Initially, clinicians saw one to four patients a day. Without dedicated RN staff, Dausen herself cleared three hours a day to see patients along-side the hospitalist. As the pandemic wore on, the caseload increased, necessitating a move to a larger space, with four exam rooms, where dedicated staff could provide in-person follow-up appointments two full days a week, seeing as many as 30 patients per day.
“We’ve even had quite a few patients come in to be checked and realize they’re in A-fib or with pulmonary edema or embolisms,” Dausen says. “I truly believe if some of our patients had not come to their appointments – they would not have survived.”
Saving Lives, Preventing Readmissions
“I truly believe if some of our patients had not come to their appointments – they would not have survived.”
Melissa Dausen, BSN, RN, CCM
Director, Continuum of Care
Dausen feels certain that Brooke Robinson, RN, CCM, Transitional Care Coordinator, may well have saved one patient’s life. During this patient’s hospital admission, it became clear that he was resistant to using the needed oxygen at home. Concerned, Robinson spoke to him several times in the first few days after discharge and arranged for the oxygen company to show him how to use the oxygen. Eventually, she sent a transport team to bring the patient in for a follow-up appointment.
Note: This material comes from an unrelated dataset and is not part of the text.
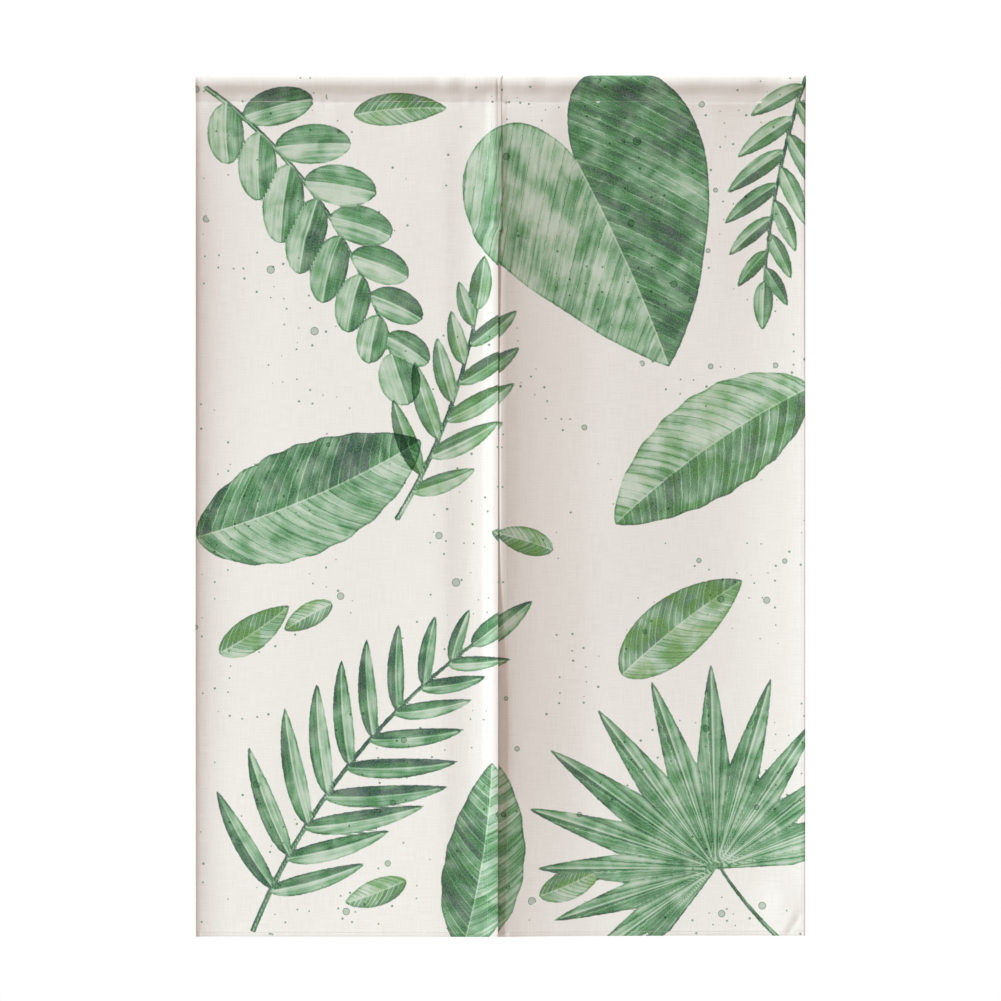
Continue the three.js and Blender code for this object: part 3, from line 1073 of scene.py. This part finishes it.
@dataclass(frozen=True)
class Watercolour:
    """Water-based ink, painted in thin washes with a wet brush.

    It pools darker at the edge of each leaf, runs in blots and blooms, and shows the brush's bristles
    along the veins. Being clear, it darkens what lies under it. Lengths are in mm, shades are shares of
    the range of inks.
    """

    inks: tuple[tuple[float, str], ...] = (
        (0.0, "D2E6D6"), (0.2, "B4D6BC"), (0.4, "83B890"), (0.58, "559A66"), (0.78, "35784A"),
        (1.0, "225446"),
    )
    warm_ink: str = "7FAE4A"
    dot_ink: str = "4F8B64"
    warm_most: float = 0.75
    dot_strength: float = 0.8

    tremble: Patches = Patches(0.16, 3.0)
    blots: Patches = Patches(0.016)
    bloom: Patches = Patches(0.035, 2.0, 0.45, 0.5)
    bristles: Patches = Patches(1.0, 3.0, 0.55)
    grain: Patches = Patches(0.5)
    zones: Patches = Patches(0.009, 1.0)
    # How far apart each motif's own patches, bristles and strips lie
    own_shift: float = 900.0
    own_bristles: float = 70.0
    own_strips: float = 50.0
    # How fine the bristles are beside and along the brush, on a leaf without veins and on a veined one
    bristle_beside: tuple[float, float] = (0.24, 2.8)
    bristle_along: tuple[float, float] = (0.014, 0.022)

    edge_wander: float = 2.4
    vein_wander: float = 0.35
    edge: Step = Step(-0.5, 0.7)
    rim: Step = Step(0.6, 4.5, 1.0, 0.0)
    vein: Step = Step(0.3, 1.5, 1.0, 0.0)
    halves: Step = Step(-1.5, 1.5, -0.5, 0.5)
    spine: Step = Step(0.5, 1.7, 1.0, 0.0)
    spine_inside: float = 2.4
    warm: Step = Step(0.4, 0.62)
    thin: Step = Step(0.3, 0.6, 0.86, 1.0)
    dry: Step = Step(0.35, 0.6, 0.88, 1.0)

    blot_shade: float = 1.0
    half_shade: float = 0.42
    strip_shade: float = 0.3
    bloom_shade: float = 0.5
    bristle_shade: float = 1.1
    rim_shade: float = 0.55
    vein_shade: float = -0.62
    vein_lighter: float = -0.02
    spine_shade: float = 0.36

    dots: tuple[Dots, ...] = (Dots(19.0, 0.8, 1.9, 0.1, 0.0), Dots(88.0, 3.0, 6.0, 0.3, 0.45))
    dot_edge: Step = Step(-0.3, 0.4)
    dot_rim: tuple[float, float] = (0.6, 1.8)
    dot_jitter: float = 0.9
    dot_gathering: float = -3.0

    def leaves(self, graph: Graph, flat: Socket, layer: str, base: Socket, strength: Socket) -> Socket:
        """One layer of printed leaves over what is there already.

        Args:
            graph: The material's nodes.
            flat: Flat cloth coordinates in mm.
            layer: The layer's name.
            base: The colour below.
            strength: How strongly the print shows.

        Returns:
            The colour's socket.
        """
        calc, product = graph.calc, graph.product
        form = graph.add("Attribute", {"attribute_name": f"{layer}_form"})
        ink = graph.add("Attribute", {"attribute_name": f"{layer}_ink"})
        inside, rib, count = graph.add("SeparateXYZ", i0=form.outputs["Vector"]).outputs
        tone, seed, warmth = graph.add("SeparateXYZ", i0=ink.outputs["Vector"]).outputs
        gap, veined = form.outputs["Alpha"], ink.outputs["Alpha"]

        shift = graph.add("CombineXYZ", X=product(seed, self.own_shift), Y=seed).outputs[0]
        own = graph.move("ADD", flat, shift)
        tremble, blots, bloom = (graph.patches(own, look) for look in (self.tremble, self.blots, self.bloom))
        brushed = [
            graph.add("Mix", i0=veined, i2=product(plain, fine[0]), i3=product(ribbed, fine[1])).outputs[0]
            for plain, ribbed, fine in ((rib, count, self.bristle_beside), (count, rib, self.bristle_along))
        ]
        brush = graph.add("CombineXYZ", X=brushed[0], Y=brushed[1], Z=product(seed, self.own_bristles))
        bristle = graph.patches(brush.outputs[0], self.bristles)

        edge = calc("ADD", inside, graph.centred(tremble, self.edge_wander))
        wavy = calc("ADD", count, product(tremble, self.vein_wander))
        off = calc("ABSOLUTE", calc("SUBTRACT", calc("FRACT", wavy), 0.5))
        vein = product(graph.step(product(off, gap), self.vein), veined)
        number = calc("ADD", calc("FLOOR", calc("ADD", wavy, 0.5)), product(seed, self.own_strips))
        strip = graph.add("TexWhiteNoise", {"noise_dimensions": "1D"}, W=number).outputs[0]
        half = graph.step(rib, self.halves)
        spine = graph.step(calc("ABSOLUTE", rib), self.spine)
        spine = product(spine, calc("GREATER_THAN", inside, self.spine_inside))

        depth = tone
        for shade in (
            graph.centred(blots, self.blot_shade),
            product(half, self.half_shade),
            product(graph.centred(strip, 1.0), veined, self.strip_shade),
            graph.centred(bloom, self.bloom_shade),
            graph.centred(bristle, self.bristle_shade),
            product(graph.step(edge, self.rim), bloom, self.rim_shade),
            product(vein, calc("MULTIPLY_ADD", half, self.vein_shade, self.vein_lighter)),
        ):
            depth = calc("ADD", depth, shade)
        depth = calc("SUBTRACT", depth, product(spine, self.spine_shade), clamp=True)

        wash = graph.add("ValToRGB", Fac=depth)
        stops = wash.color_ramp.elements
        for place, code in self.inks[1:-1]:
            stops.new(place).color = srgb(code)
        stops[0].color, stops[-1].color = srgb(self.inks[0][1]), srgb(self.inks[-1][1])
        warm = calc("MULTIPLY", warmth, graph.step(bloom, self.warm, smooth=False), clamp=True)
        colour = graph.mix(product(warm, self.warm_most), wash.outputs[0], srgb(self.warm_ink))
        thin = graph.step(bloom, self.thin, smooth=False)
        dry = graph.step(graph.patches(flat, self.grain), self.dry, smooth=False)
        amount = product(graph.step(edge, self.edge), thin, product(dry, strength))
        return graph.mix(amount, base, colour, "MULTIPLY")

    def spatter(self, graph: Graph, flat: Socket, base: Socket, strength: Socket) -> Socket:
        """Small dots and a few larger drops of ink between the leaves.

        Args:
            graph: The material's nodes.
            flat: Flat cloth coordinates in mm.
            base: The colour below.
            strength: How strongly the print shows.

        Returns:
            The colour's socket.
        """
        zone = graph.patches(flat, self.zones)
        for kind in self.dots:
            cells = graph.add(
                "TexVoronoi", {"voronoi_dimensions": "2D"}, Vector=flat, Scale=1 / kind.cell,
                Randomness=self.dot_jitter,
            )
            pick, size, _ = graph.add("SeparateXYZ", i0=cells.outputs["Color"]).outputs
            size = graph.step(size, Step(0.0, 1.0, kind.least, kind.most), smooth=False)
            off = graph.calc("SUBTRACT", size, graph.product(cells.outputs["Distance"], kind.cell))
            rim = graph.step(off, Step(*self.dot_rim, 1.0, 1.0 - kind.rim))
            near = graph.calc("ADD", pick, graph.centred(zone, self.dot_gathering))
            kept = graph.calc("LESS_THAN", near, kind.share)
            dot = graph.product(graph.step(off, self.dot_edge), kept)
            amount = graph.product(dot, graph.product(rim, strength), self.dot_strength)
            base = graph.mix(amount, base, srgb(self.dot_ink), "MULTIPLY")
        return base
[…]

“When he got here, he was gray and ashen, with his oxygen saturation at 70%,” Dausen says. “He was admitted immediately, got better, and eventually was discharged home.” Robinson received a DAISY Award® for her passion and persistence.
As of January 5, 2021, the COVID Clinic had covered more than 1,000 patient visits since opening, keeping the readmission rate for its highly vulnerable patients to less than 6.5%. Dausen says those results speak to the dedication of the nurses, the hospitalists that stepped up and the unwavering support from SVMHS hospital administration.